I was in a rush today from Santa Monica to Beverly Hills. I decided to hop on the freeway for a few exits to speed my arrival. And when I got off the 10 at Overland, after I rounded the exit bend and stopped at the sign, I heard the opening track of side two of "The Band" and suddenly all was right with the world.
Funny, despite having a marginal sales career almost forty years ago, the Band has survived. Because those initial records were authentic. They were not made with the audience in mind. They were fully-realized OUTSIDE the system and then presented to us. And those of us who were exposed to them LOVED the peek into another world. God, that’s why we wanted backstage access, we wanted to meet these people who played by their own rules, who didn’t care about the bullshit of society.
The Band didn’t wear outfits. It wasn’t about look, but MUSIC! Shit, if you can play it doesn’t matter WHAT you look like.
And nobody told them what to play. You couldn’t tell anybody what to play back then. You felt privileged to just ride on the coattails of their art. You gave them the money and told them to EXPLORE! There was no market research, no focus groups, you just plugged in your instruments and played what felt right, your only desire being to DO YOUR BEST!
"Jemima Surrender" is a minor Band track. On a classic album.
We didn’t want the single, we wanted the whole enchilada. And, after purchasing an album, we devoured it. Ate it till the grooves turned grey. We knew every note. So, when we hear one of these tracks today, we’re jetted right back to where we used to be, who we used to be.
Classic rock radio doesn’t even play "Up On Cripple Creek". Which is why I must applaud Lee Abrams’ programming philosophy at XM. The hits aren’t even ON Deep Tracks. That’s a whole other station. For those with casual tastes. Deep Tracks is for fans. The kind of people who read the paper every Sunday to see who was coming to town, who lined up to buy tickets, to a group seance the likes of which haven’t been seen since.
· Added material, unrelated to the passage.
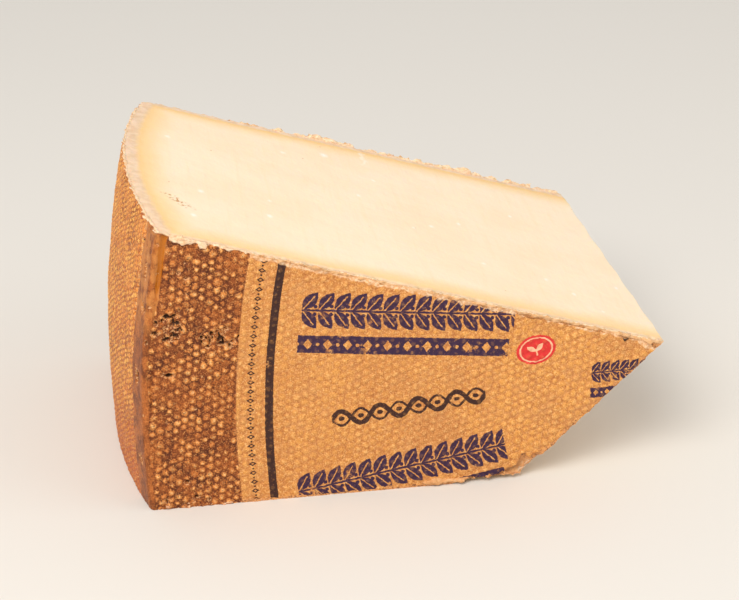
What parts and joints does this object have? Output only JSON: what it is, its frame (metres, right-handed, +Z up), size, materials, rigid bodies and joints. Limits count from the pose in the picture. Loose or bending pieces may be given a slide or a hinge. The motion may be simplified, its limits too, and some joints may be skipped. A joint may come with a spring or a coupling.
{
  "type": "cheese wedge",
  "caption": "Wedge of hard cheese cut from a wheel: bulging rind heel, smooth cut faces, an obliquely cut tip, and a printed label film on the flat side of the wheel.",
  "frame": {"origin": "under the middle of the wedge's box, on the surface that the lower cut stands on", "axes": "+X from the rind heel to the tip, +Y along the wheel's axis away from the labelled face, +Z up"},
  "size_m": [0.1538, 0.1108, 0.0854],
  "materials": {
    "cheese": "waxy pale paste with a dark brown cloth-marked rind",
    "label": "thin printed film stuck to the rind"
  },
  "bodies": {
    "root": {"cheese_wedge": "cheese", "face_label": "label"}
  },
  "joints": []
}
Jemima surrender, I’m gonna give it to you
Ain’t no pretender gonna ride in my canoe
Ever get titillated, turned on, feel like you’re following your member like a divining rod? Then you know what this song sounds like.
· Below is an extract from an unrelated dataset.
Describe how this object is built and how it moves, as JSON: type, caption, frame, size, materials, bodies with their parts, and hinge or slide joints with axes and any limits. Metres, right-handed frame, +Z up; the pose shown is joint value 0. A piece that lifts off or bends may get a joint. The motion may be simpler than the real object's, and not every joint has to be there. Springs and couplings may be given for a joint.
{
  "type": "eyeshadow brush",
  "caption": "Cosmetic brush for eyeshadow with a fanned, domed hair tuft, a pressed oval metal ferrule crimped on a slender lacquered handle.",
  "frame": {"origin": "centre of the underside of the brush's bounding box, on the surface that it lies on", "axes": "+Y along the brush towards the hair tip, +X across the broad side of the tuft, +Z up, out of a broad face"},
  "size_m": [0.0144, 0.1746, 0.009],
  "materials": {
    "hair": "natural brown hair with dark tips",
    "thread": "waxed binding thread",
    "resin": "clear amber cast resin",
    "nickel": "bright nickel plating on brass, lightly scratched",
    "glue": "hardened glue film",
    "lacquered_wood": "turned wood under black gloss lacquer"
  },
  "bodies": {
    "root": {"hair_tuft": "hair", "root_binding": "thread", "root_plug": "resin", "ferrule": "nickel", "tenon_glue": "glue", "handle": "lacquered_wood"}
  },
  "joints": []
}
But you don’t want to put it in indiscriminately. You want someone on the same page, who’s gonna get physical with ABANDON!
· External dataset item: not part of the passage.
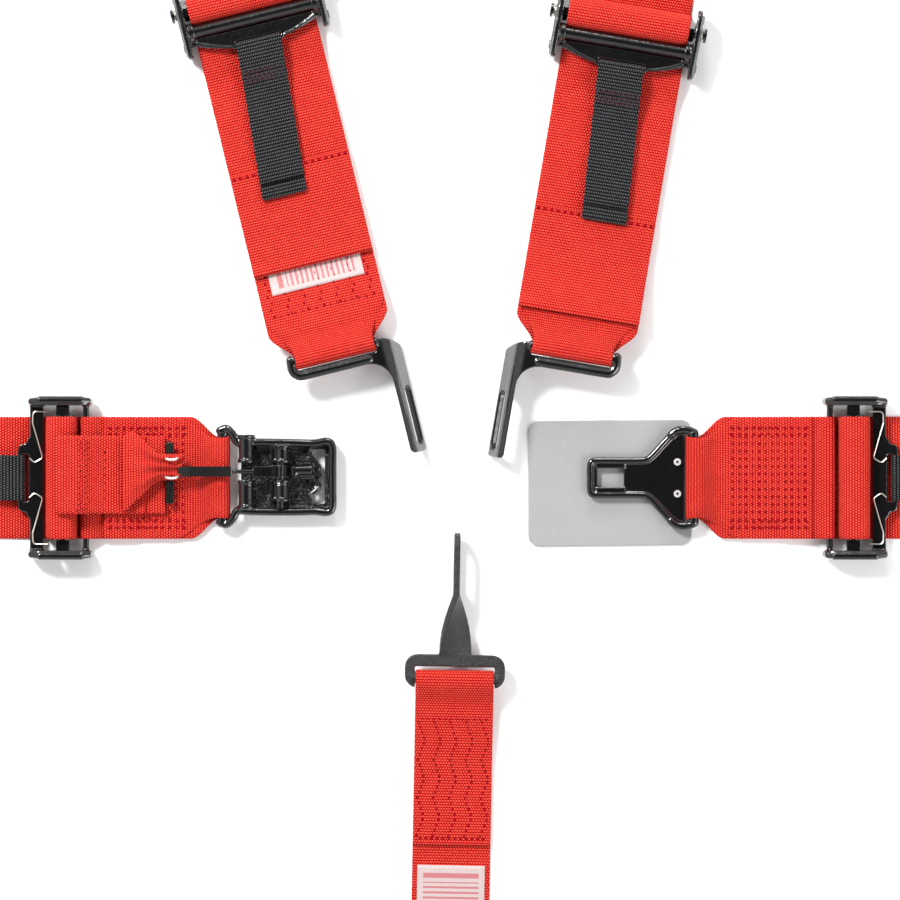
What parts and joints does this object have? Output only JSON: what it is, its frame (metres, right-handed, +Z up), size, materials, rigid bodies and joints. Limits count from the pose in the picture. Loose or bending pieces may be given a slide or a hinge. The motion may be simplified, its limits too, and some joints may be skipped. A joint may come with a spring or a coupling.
{
  "type": "racing harness",
  "caption": "Flat-laid latch and link racing harness: two lap belts, two shoulder belts and a crotch belt with adjusters, pull straps and anchor brackets.",
  "frame": {"origin": "on the floor plane, in the middle of the box that holds all five belts", "axes": "+Z up from the floor, +X towards the link side lap anchor, +Y towards the shoulder anchors"},
  "size_m": [1.2, 1.12, 0.022],
  "materials": {
    "red_webbing": "ribbed polyester webbing, slight sheen",
    "black_webbing": "coarse nylon webbing",
    "black_coat": "gloss black coating on steel",
    "satin_black": "fine textured black coating",
    "cast_black": "gloss black coating on rough cast steel",
    "spring_steel": "bare drawn wire",
    "nickel": "bright plated",
    "pad_grey": "smooth grey vinyl",
    "tie_black": "moulded nylon",
    "label_white": "woven label with red bars"
  },
  "bodies": {
    "latch_belt": {"lap_inner_strap_left": "red_webbing", "lap_outer_strap_left": "red_webbing", "lap_adjuster_left": "black_coat", "lap_wire_spring_left": "spring_steel"},
    "lap_bar_left": {"lap_slide_bar_left": "black_coat"},
    "lap_pull_left": {"lap_pull_strap_left": "black_webbing"},
    "lap_anchor_left": {"lap_anchor_left": "black_coat"},
    "link_belt": {"lap_inner_strap_right": "red_webbing", "lap_outer_strap_right": "red_webbing", "lap_adjuster_right": "black_coat", "lap_wire_spring_right": "spring_steel"},
    "lap_bar_right": {"lap_slide_bar_right": "black_coat"},
    "lap_pull_right": {"lap_pull_strap_right": "black_webbing"},
    "lap_anchor_right": {"lap_anchor_right": "black_coat"},
    "latch": {"latch_body": "cast_black", "latch_pivot_pin": "spring_steel", "latch_spring": "spring_steel"},
    "lever": {"latch_lever": "black_coat"},
    "release": {"release_strap": "red_webbing", "release_grommets": "nickel", "release_tie_across": "tie_black", "release_tie_along": "tie_black"},
    "link": {"link_plate": "black_coat", "link_rivets": "nickel", "buckle_pad": "pad_grey"},
    "shoulder_belt_left": {"shoulder_strap_lower_left": "red_webbing", "shoulder_strap_upper_left": "red_webbing", "shoulder_adjuster_left": "black_coat", "shoulder_fixed_bar_left": "black_coat", "shoulder_label": "label_white"},
    "shoulder_link_left": {"shoulder_link_left": "black_coat"},
    "shoulder_bar_left": {"shoulder_slide_bar_left": "black_coat", "shoulder_bar_screws_left": "black_coat", "shoulder_bar_nuts_left": "black_coat", "shoulder_bar_springs_left": "spring_steel"},
    "shoulder_pull_left": {"shoulder_pull_strap_left": "black_webbing"},
    "shoulder_anchor_left": {"shoulder_anchor_left": "black_coat"},
    "shoulder_belt_right": {"shoulder_strap_lower_right": "red_webbing", "shoulder_strap_upper_right": "red_webbing", "shoulder_adjuster_right": "black_coat", "shoulder_fixed_bar_right": "black_coat"},
    "shoulder_link_right": {"shoulder_link_right": "black_coat"},
    "shoulder_bar_right": {"shoulder_slide_bar_right": "black_coat", "shoulder_bar_screws_right": "black_coat", "shoulder_bar_nuts_right": "black_coat", "shoulder_bar_springs_right": "spring_steel"},
    "shoulder_pull_right": {"shoulder_pull_strap_right": "black_webbing"},
    "shoulder_anchor_right": {"shoulder_anchor_right": "black_coat"},
    "crotch_belt": {"crotch_strap": "red_webbing", "crotch_label": "label_white", "crotch_slide": "satin_black"},
    "crotch_link": {"crotch_link": "satin_black"},
    "crotch_anchor": {"crotch_anchor": "black_coat"}
  },
  "joints": [
    {"name": "link_belt_apart", "type": "slide", "parent": "latch_belt", "child": "link_belt", "axis": [1, 0, 0], "range_m": [0, 0.15]},
    {"name": "shoulder_belt_left_apart", "type": "slide", "parent": "latch_belt", "child": "shoulder_belt_left", "axis": [-0.2385, 0.9711, 0], "range_m": [0, 0.15]},
    {"name": "shoulder_belt_right_apart", "type": "slide", "parent": "latch_belt", "child": "shoulder_belt_right", "axis": [0.1685, 0.9857, 0], "range_m": [0, 0.15]},
    {"name": "crotch_belt_apart", "type": "slide", "parent": "latch_belt", "child": "crotch_belt", "axis": [-0.0192, -0.9998, 0], "range_m": [0, 0.15]},
    {"name": "latch_hinge", "type": "hinge", "parent": "latch_belt", "child": "latch", "pos_m": [-0.143, -0.0175, 0.0065], "axis": [0, -1, 0], "range_deg": [0, 60]},
    {"name": "lever_hinge", "type": "hinge", "parent": "latch", "child": "lever", "pos_m": [-0.1065, -0.0175, 0.0105], "axis": [0, 1, 0], "range_deg": [0, 100]},
    {"name": "release_hinge", "type": "hinge", "parent": "lever", "child": "release", "pos_m": [-0.136, -0.0175, 0.0142], "axis": [0, 1, 0], "range_deg": [0, 80]},
    {"name": "link_hinge", "type": "hinge", "parent": "link_belt", "child": "link", "pos_m": [0.153, -0.0175, 0.0065], "axis": [0, 1, 0], "range_deg": [0, 60]},
    {"name": "lap_bar_left_slide", "type": "slide", "parent": "latch_belt", "child": "lap_bar_left", "axis": [-1, 0, 0], "range_m": [0, 0.0025], "stiffness_N_per_m": 400},
    {"name": "lap_pull_left_hinge", "type": "hinge", "parent": "latch_belt", "child": "lap_pull_left", "pos_m": [-0.2704, -0.0175, 0.0048], "axis": [0, 1, 0], "range_deg": [0, 110]},
    {"name": "lap_anchor_left_hinge", "type": "hinge", "parent": "latch_belt", "child": "lap_anchor_left", "pos_m": [-0.546, -0.0175, 0.005], "axis": [0, 1, 0], "range_deg": [0, 60]},
    {"name": "shoulder_link_left_hinge", "type": "hinge", "parent": "shoulder_belt_left", "child": "shoulder_link_left", "pos_m": [-0.072, 0.061, 0.017], "axis": [-0.9711, -0.2385, 0], "range_deg": [0, 60]},
    {"name": "shoulder_bar_left_slide", "type": "slide", "parent": "shoulder_belt_left", "child": "shoulder_bar_left", "axis": [-0.2385, 0.9711, 0], "range_m": [0, 0.0025], "stiffness_N_per_m": 400},
    {"name": "shoulder_pull_left_hinge", "type": "hinge", "parent": "shoulder_belt_left", "child": "shoulder_pull_left", "pos_m": [-0.11983, 0.25571, 0.0124], "axis": [-0.9711, -0.2385, 0], "range_deg": [0, 110]},
    {"name": "shoulder_anchor_left_hinge", "type": "hinge", "parent": "shoulder_belt_left", "child": "shoulder_anchor_left", "pos_m": [-0.18154, 0.50698, 0.005], "axis": [0.9711, 0.2385, 0], "range_deg": [0, 60]},
    {"name": "lap_bar_right_slide", "type": "slide", "parent": "link_belt", "child": "lap_bar_right", "axis": [1, 0, 0], "range_m": [0, 0.0025], "stiffness_N_per_m": 400},
    {"name": "lap_pull_right_hinge", "type": "hinge", "parent": "link_belt", "child": "lap_pull_right", "pos_m": [0.2804, -0.0175, 0.0048], "axis": [0, -1, 0], "range_deg": [0, 110]},
    {"name": "lap_anchor_right_hinge", "type": "hinge", "parent": "link_belt", "child": "lap_anchor_right", "pos_m": [0.546, -0.0175, 0.005], "axis": [0, -1, 0], "range_deg": [0, 60]},
    {"name": "shoulder_link_right_hinge", "type": "hinge", "parent": "shoulder_belt_right", "child": "shoulder_link_right", "pos_m": [0.0765, 0.061, 0.017], "axis": [-0.9857, 0.1685, 0], "range_deg": [0, 60]},
    {"name": "shoulder_bar_right_slide", "type": "slide", "parent": "shoulder_belt_right", "child": "shoulder_bar_right", "axis": [0.1685, 0.9857, 0], "range_m": [0, 0.0025], "stiffness_N_per_m": 400},
    {"name": "shoulder_pull_right_hinge", "type": "hinge", "parent": "shoulder_belt_right", "child": "shoulder_pull_right", "pos_m": [0.10708, 0.23991, 0.0124], "axis": [-0.9857, 0.1685, 0], "range_deg": [0, 110]},
    {"name": "shoulder_anchor_right_hinge", "type": "hinge", "parent": "shoulder_belt_right", "child": "shoulder_anchor_right", "pos_m": [0.15265, 0.50649, 0.005], "axis": [0.9857, -0.1685, 0], "range_deg": [0, 60]},
    {"name": "crotch_link_hinge", "type": "hinge", "parent": "crotch_belt", "child": "crotch_link", "pos_m": [0.003, -0.143, 0.0104], "axis": [0.9998, -0.0192, 0], "range_deg": [0, 60]},
    {"name": "crotch_anchor_hinge", "type": "hinge", "parent": "crotch_belt", "child": "crotch_anchor", "pos_m": [-0.00397, -0.50601, 0.005], "axis": [-0.9998, 0.0192, 0], "range_deg": [0, 60]}
  ],
  "couplings": [
    {"joint": "release_hinge", "follows": "latch_hinge", "ratio": 1.25}
  ]
}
Jemima surrender, I’m gonna give it to you
I’ll bring over my Fender
And I’ll play all night for you
What do today’s acts do to seduce girls? Bust a move and crank up the autotune? Don’t you know girls fall for MUSICIANS? I do. Because I can recite the legion who wouldn’t screw me because I can’t PLAY!
Jemima surrender, I’m gonna give it to you
Ain’t no pretender gonna see my tattoo
Oh, he’s determined. He’s being up front. But he wants her to know that not JUST anybody can play. Sure, he’s horny, but not for someone indiscriminate, but HER! But his fishing expedition isn’t hooking her.
I hand you my rod and you hand me that line
That’s what you do
Oh, we LOVE the cheesy sexual metaphor. This is not a sophisticate. There’s no private plane, no tux. Just a guy with his personality and desire.
And underneath it is this ROLLICKING tune. Which is enough to seduce her in its own right. The piano is tinkling. The guitar is picking. And the horns are adding bump and grind EMPHASIS!
You know she gave it up when this song ended.